Santa Ana, with a large working-class, immigrant population, is trying "to strengthen its image to attract a greater middle class into the locale," he said. "It's not an easy process. But what the city needs to do is being done."

There are also plenty of skeptics, including Sam Romero, who owns a store downtown that sells religious items. The changes are "about a little word called 'gentrification,' " he said. "It's good depending on which side of the fence you are on.

"Where is the affordable housing? The housing they are building will cost more than most Santa Ana residents can afford," Romero said. "We depend on folks for customers, and these people are being squeezed out of the city gradually."

Santa Ana, with a population of 351,697, is best known as a government center, the county seat and the most Latino large city in California.

Redevelopment of Main Street began in earnest with the 1994 opening of the Artists Village, shops, galleries and a handful of restaurants nearby. In 1998, the cube-shaped Discovery Science Center opened north of the freeway. Increasingly, new and refurbished buildings are populating the 20 blocks in between.

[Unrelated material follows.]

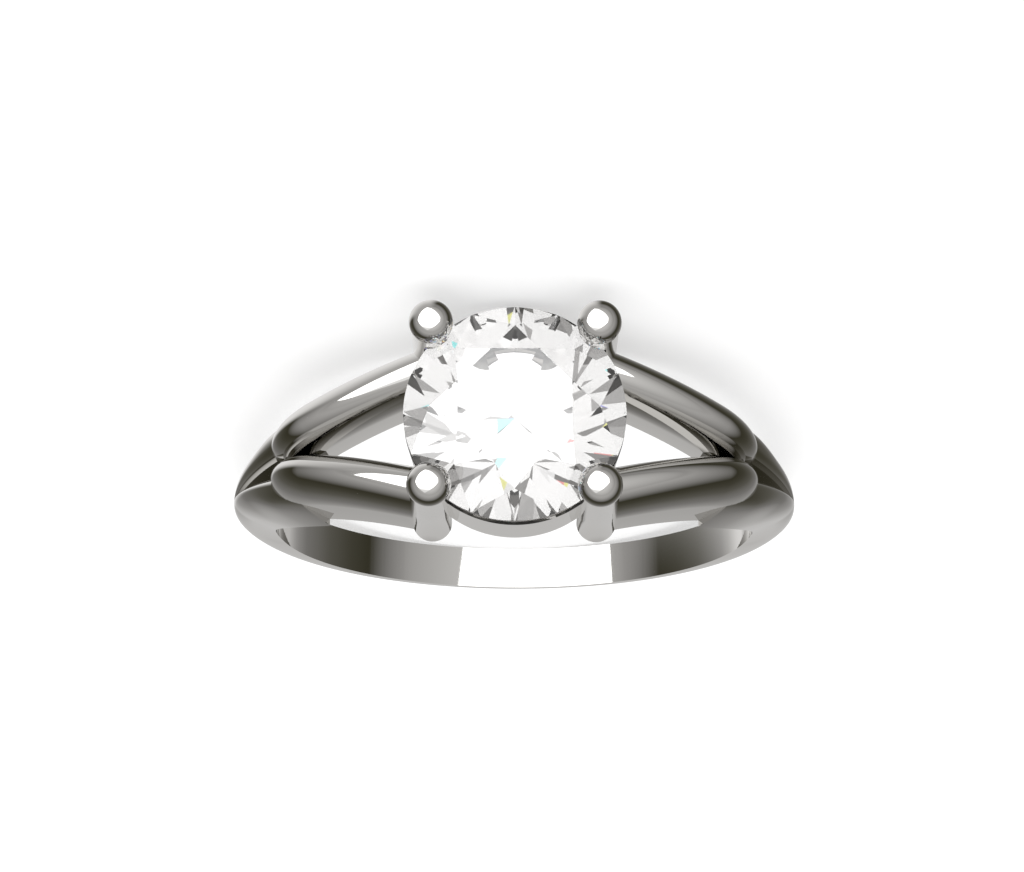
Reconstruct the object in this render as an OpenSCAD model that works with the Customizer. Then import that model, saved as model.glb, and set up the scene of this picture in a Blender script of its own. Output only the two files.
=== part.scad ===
// Split shank solitaire ring, lying on its side as it rests on a table.
// Each piece is drawn with the ring upright: the finger goes in along Y,
// the stone is on top at +Z, and the middle of the finger hole is the origin.
// as_it_rests() then lays the finished ring down.

/* [Finger hole and band] */
// Radius of the finger hole
finger_r = 8.65; // [8.5:0.05:8.7]
// Thickness of the band, from the hole to the top of its dome
band_thickness = 1.54; // [1.4:0.02:1.6]
// Width of the band below the shoulders
band_w = 1.56; // [1.5:0.02:1.7]

/* [Split shoulders] */
// How far a shoulder's ridge leans out for each mm of height
shoulder_flare = 0.255; // [0.25:0.005:0.26]
// How much smaller the ridges are than the band that they grow out of
ridge_less = 0.12; // [0.1:0.01:0.14]
// Angle above the horizontal at which a shoulder ends
shoulder_end = 43.25; // [42:0.25:44]
// Height on the band's crest at which the groove starts
groove_z = 2.55; // [2.4:0.05:2.7]
// Angle above the horizontal at which the groove's bottom rises
groove_rise = 37; // [36:0.5:38]

/* [Split arms] */
// Width of one arm
arm_w = 1.65; // [1.6:0.01:1.7]
// Distance of an arm's middle from the ring's middle plane, above the finger
arm_y = 2.95; // [2.9:0.01:3]
// Angle between an arm and the ring's middle plane, seen from above
arm_turn = 16.7; // [16.4:0.1:17]
// Radius of an arm's crest, in its own plane
crest_r = 11.38; // [11.3:0.02:11.4]
// Height of the dome on top of an arm's straight walls
dome_h = 1.48; // [1.4:0.02:1.5]
// Radius at which the crest turns down into the shoulder
nose_r = 3.5; // [3.4:0.1:3.6]
// Angle above the horizontal at which the crest turns down
nose_start = 48.5; // [48:0.5:50]
// Angle above the horizontal at which an arm ends inside the head
arm_end = 75.3; // [75:0.1:75.5]

/* [Head] */
// Distance of a prong's axis from the stone's axis, along X and along Y
prong_at = 2.71; // [2.7:0.01:2.74]
// Radius of a prong
prong_r = 0.65; // [0.63:0.01:0.67]
// Radius of the bead at a prong's tip
bead_r = 0.715; // [0.7:0.005:0.73]
// Height of a prong's lower end
prong_foot = 8.45; // [8.43:0.01:8.5]
// Height of the middle of a bead
bead_z = 13.14; // [13.05:0.01:13.25]
// Outer radius of the gallery rail
rail_r = 3.5; // [3.4:0.02:3.5]
// Width of the rail's wall
rail_wall = 0.7; // [0.6:0.05:0.8]
// Height of the rail's lower edge
rail_foot = 9.55; // [9.55:0.05:9.8]
// Height of the rail's upper edge
rail_top = 11.54; // [11.4:0.02:11.6]

/* [Stone] */
// Diameter of the brilliant
stone_d = 7.2; // [7.16:0.02:7.24]
// Height of the middle of its girdle
girdle_z = 12; // [11.98:0.01:12.02]
// Thickness of its girdle
girdle_t = 0.2; // [0.16:0.02:0.24]
// Height of its crown above the girdle
crown_h = 1.05; // [1:0.05:1.1]
// Depth of its pavilion below the girdle
pavilion_h = 3.1; // [3.06:0.02:3.12]
// Width of the table as a share of the diameter
table_share = 0.55; // [0.53:0.01:0.58]
// Gap between the stone and its seat
seat_gap = 0.03; // [0.02:0.01:0.05]

/* [Hidden] */
$fn = 120;

// Longer than anything that is cut
far = 40;
// Straight steps across a dome
dome_steps = 12;
// The domes of the band and shoulders start a little inside the hole's wall,
// and their sides go on down to where the hole cuts them off
dome_foot_r = finger_r - 0.1;
inside_r = finger_r - 0.5;
band_dome_h = finger_r + band_thickness - dome_foot_r;
// A nose goes on below the horizontal until it is inside the hole, and at its
// other end this far into the crest, which it stands proud of a little
nose_under = 60;
nose_over = 20;
nose_proud = 0.05;

girdle_r = stone_d / 2;
table_r = girdle_r * table_share;
girdle_top = girdle_z + girdle_t / 2;
girdle_foot = girdle_z - girdle_t / 2;
table_z = girdle_top + crown_h;
culet_z = girdle_foot - pavilion_h;
crown_slope = crown_h / (girdle_r - table_r);
pavilion_slope = pavilion_h / girdle_r;
// The stone's main facets repeat eight times round its axis
facets = 8;
facet_turn = 360 / facets;
// Where the star facets and the lower halves end, as shares of the radius
star_share = 0.76;
lower_half_share = 0.22;
// How far the crown's facets stand proud of the cone through their corners
crown_bulge = 0.1;

// The ring rests on the feet of two prongs and on the far side of the band.
// In the upright ring the table top is the plane y = rest_y + rest_slope * z.
// It goes through a prong's foot and touches the band's dome, which gives
// the quadratic solved here.
foot_y = prong_at + prong_r;
rest_span = dome_foot_r + prong_foot;
rest_a = pow(rest_span, 2) - pow(band_dome_h, 2);
rest_b = foot_y * rest_span;
rest_c = pow(foot_y, 2) - pow(band_w / 2, 2);
rest_slope = (rest_b - sqrt(pow(rest_b, 2) - rest_a * rest_c)) / rest_a;
rest_y = foot_y - rest_slope * prong_foot;
rest_tilt = atan(rest_slope);
// How far the beads and the bottom of the band reach along the table
head_reach = prong_at * sin(rest_tilt) + bead_z * cos(rest_tilt) + bead_r;
band_reach = dome_foot_r * cos(rest_tilt)
    + norm([band_w / 2 * sin(rest_tilt), band_dome_h * cos(rest_tilt)]);

// A dome on straight walls, as [height, width] points from side to side
function dome_section(half_w, foot, wall_top, height) = concat(
    [[foot, half_w]],
    [for (i = [0 : dome_steps])
        let (a = 180 * i / dome_steps)
        [wall_top + height * sin(a), half_w * cos(a)]],
    [[foot, -half_w]]);

// Sweeps a section round an axis along Y; angles rise from +X towards +Z
module sweep_round_y(from_angle, to_angle)
    rotate([90, 0, 0])
        rotate_extrude(angle = to_angle - from_angle, start = from_angle)
            children();

module left_and_right() { children(); mirror([1, 0, 0]) children(); }
module front_and_back() { children(); mirror([0, 1, 0]) children(); }

// The band goes on between the ridges of both shoulders, where a slope
// planes it off as the bottom of the groove
module band()
    difference() {
        sweep_round_y(-180 - shoulder_end, shoulder_end)
            polygon(dome_section(band_w / 2, inside_r, dome_foot_r, band_dome_h));
        left_and_right()
            translate([sqrt(pow(finger_r + band_thickness, 2) - pow(groove_z, 2)), 0, groove_z])
                rotate([0, groove_rise, 0])
                    translate([-far / 2, -far / 2, 0]) cube([far, far, far]);
    }

// The back ridge of the right shoulder, which leans back from the band
module ridge()
    rotate([-atan(shoulder_flare), 0, 0])
        sweep_round_y(0, shoulder_end)
            polygon(dome_section(
                band_w / 2 - ridge_less, inside_r, dome_foot_r, band_dome_h - ridge_less));

module shank() {
    band();
    left_and_right() front_and_back() ridge();
}

// The back arm on the right. Its crest runs round the finger hole and then
// turns down into the shoulder as a rounded nose.
module arm()
    translate([0, arm_y, 0]) rotate([0, 0, -arm_turn]) {
        nose_at = crest_r + nose_proud - nose_r;
        sweep_round_y(nose_start, arm_end)
            polygon(dome_section(arm_w / 2, inside_r, crest_r - dome_h, dome_h));
        translate([nose_at * cos(nose_start), 0, nose_at * sin(nose_start)])
            sweep_round_y(-nose_under, nose_start + nose_over)
                polygon(dome_section(arm_w / 2, 0, nose_r - dome_h, dome_h));
    }

module arms()
    left_and_right() front_and_back() arm();

module prong()
    translate([prong_at, prong_at, 0]) {
        translate([0, 0, prong_foot]) cylinder(r = prong_r, h = bead_z - prong_foot);
        translate([0, 0, bead_z]) sphere(r = bead_r);
    }

module prongs()
    left_and_right() front_and_back() prong();

module gallery_rail()
    translate([0, 0, rail_foot])
        difference() {
            cylinder(r = rail_r, h = rail_top - rail_foot);
            translate([0, 0, -far / 2]) cylinder(r = rail_r - rail_wall, h = far);
        }

module finger_hole()
    rotate([90, -90, 0]) cylinder(r = finger_r, h = far, center = true);

// The seat is turned to the stone's outline, a little larger than the stone
module seat()
    rotate_extrude()
        polygon([
            [0, culet_z - 2 * seat_gap],
            [girdle_r + seat_gap, girdle_foot - 2 * seat_gap],
            [girdle_r + seat_gap, girdle_top + seat_gap + crown_bulge],
            [table_r, table_z + seat_gap + crown_bulge],
            [0, table_z + seat_gap + crown_bulge]]);

// Eight points of the stone at one height, or sixteen round its girdle
function stone_points(count, first_angle, radius, height) = [
    for (i = [0 : count - 1])
        let (a = first_angle + 360 / count * i)
        [radius * cos(a), radius * sin(a), height]];

// A round brilliant: a table, eight stars, eight bezels and sixteen upper
// halves over the girdle, sixteen lower halves and eight mains under it
module brilliant() {
    half_turn = facet_turn / 2;
    star_r = girdle_r * star_share;
    lower_r = girdle_r * lower_half_share;
    points = concat(
        stone_points(facets, half_turn, table_r, table_z),
        stone_points(facets, 0, star_r,
            table_z - crown_slope * (star_r * cos(half_turn) - table_r)),
        stone_points(2 * facets, 0, girdle_r, girdle_top),
        stone_points(2 * facets, 0, girdle_r, girdle_foot),
        stone_points(facets, 0, lower_r, culet_z + pavilion_slope * lower_r * cos(half_turn)),
        [[0, 0, culet_z]]);
    // Where each group of points starts in the list
    stars = facets;
    upper = 2 * facets;
    lower = 4 * facets;
    halves = 6 * facets;
    culet = 7 * facets;
    steps = [0 : facets - 1];
    polyhedron(points, concat(
        [[for (k = steps) facets - 1 - k]],
        [for (k = steps) let (next = (k + 1) % facets,
                              corner = 2 * k, main = 2 * k + 1,
                              before = (2 * k + 2 * facets - 1) % (2 * facets))
            each [
                [next, stars + next, k],
                [k, stars + next, upper + main, stars + k],
                [stars + k, upper + main, upper + corner],
                [stars + k, upper + corner, upper + before],
                [halves + k, lower + corner, lower + main],
                [halves + k, lower + before, lower + corner],
                [culet, halves + k, lower + main, halves + next]]],
        [for (j = [0 : 2 * facets - 1]) let (next = (j + 1) % (2 * facets))
            [upper + j, upper + next, lower + next, lower + j]]));
}

// Turns the finished ring onto its back side, head towards -Y, and brings
// the middle of its outline on the table to the origin
module as_it_rests()
    translate([0, (head_reach - band_reach) / 2, rest_y * cos(rest_tilt)])
        rotate([90 + rest_tilt, 180, 0])
            children();

// Shank, arms, rail and prongs are soldered together
module mounting()
    color("silver")
        as_it_rests()
            difference() {
                union() {
                    shank();
                    arms();
                    gallery_rail();
                    prongs();
                }
                finger_hole();
                seat();
            }

module stone()
    color("white")
        as_it_rests() brilliant();

mounting();
stone();
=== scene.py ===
# Looks of a split shank solitaire ring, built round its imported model.
# Shapes are drawn in mm with the ring upright: the finger goes in along Y,
# the stone is on top at +Z, and the middle of the finger hole is the origin.
# resting_place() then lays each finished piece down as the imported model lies.

import math

import bmesh
import bpy
import numpy as np
from mathutils import Matrix, Vector


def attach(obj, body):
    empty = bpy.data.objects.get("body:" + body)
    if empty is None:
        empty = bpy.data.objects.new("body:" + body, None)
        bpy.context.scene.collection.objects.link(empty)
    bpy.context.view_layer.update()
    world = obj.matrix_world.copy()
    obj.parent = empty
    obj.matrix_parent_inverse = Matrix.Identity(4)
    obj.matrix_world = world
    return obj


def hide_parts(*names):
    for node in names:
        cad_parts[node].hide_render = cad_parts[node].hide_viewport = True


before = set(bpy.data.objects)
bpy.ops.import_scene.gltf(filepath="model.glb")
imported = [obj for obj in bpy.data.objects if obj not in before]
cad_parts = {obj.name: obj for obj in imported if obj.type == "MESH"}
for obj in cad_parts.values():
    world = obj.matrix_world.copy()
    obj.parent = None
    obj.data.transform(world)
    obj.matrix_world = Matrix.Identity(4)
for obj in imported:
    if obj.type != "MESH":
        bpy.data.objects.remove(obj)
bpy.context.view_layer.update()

MM = 0.001
# Points that are nearer than this, in mm, are one, and points that are nearer
# to a cutting plane than this are on it
MERGE_DISTANCE = 1e-5
CUT_DISTANCE = 1e-6
# Edges sharper than this stay sharp on the polished metal
SHARP_ANGLE = 30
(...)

Change has come slowly, and some artists have left the Artists Village because of rising rents. But there is new community spirit and neighborhood association.

The area north of the Artists Village is once again being called the Museum District, its name since 1990 but rarely used.

The Bowers Museum has been a mainstay of the neighborhood since it opened in 1936. Bowers has become a regional attraction with 2,700 visitors weekly.

Last month, the art and culture museum began work on the 30,000-square-foot Donald and Dorothy Kennedy Wing, which will increase gallery space by 50%.

Bowers President Peter Keller says North Main projects will create "a critical mass" that will inspire other developers who will not feel they are taking a great risk when they invest.

"I look at the carwash and the smaller businesses across the street, and I don't think they are going to be there much longer," Keller said.

Down the street, an abandoned Bank of America building is enjoying new life as the Orange County Performing Arts Pavilion. With a $21-million face lift by developer Harrah, it opened in July with a concert by Righteous Brothers singer-songwriter Bill Medley, a Santa Ana native. The auditorium has 500 leather bucket seats and an adjoining restaurant.

There is a Las Vegas revue every Sunday, and bands have played there since it opened. The nightlife got a boost when the city in April allowed many area restaurants to stay open until 2 a.m.

Key to a thriving downtown area at night is nearby housing, experts say. So city officials were delighted this month to clear the way for a 45-unit condo complex called Cordoba Courtyards.

Brian Lucas, project manager for the developer Steadfast Companies, said the site was ideal.

"It's not an imitation downtown," he said. "It's not a suburban neighborhood trying to create a downtown. We think it's a city headed in a great direction."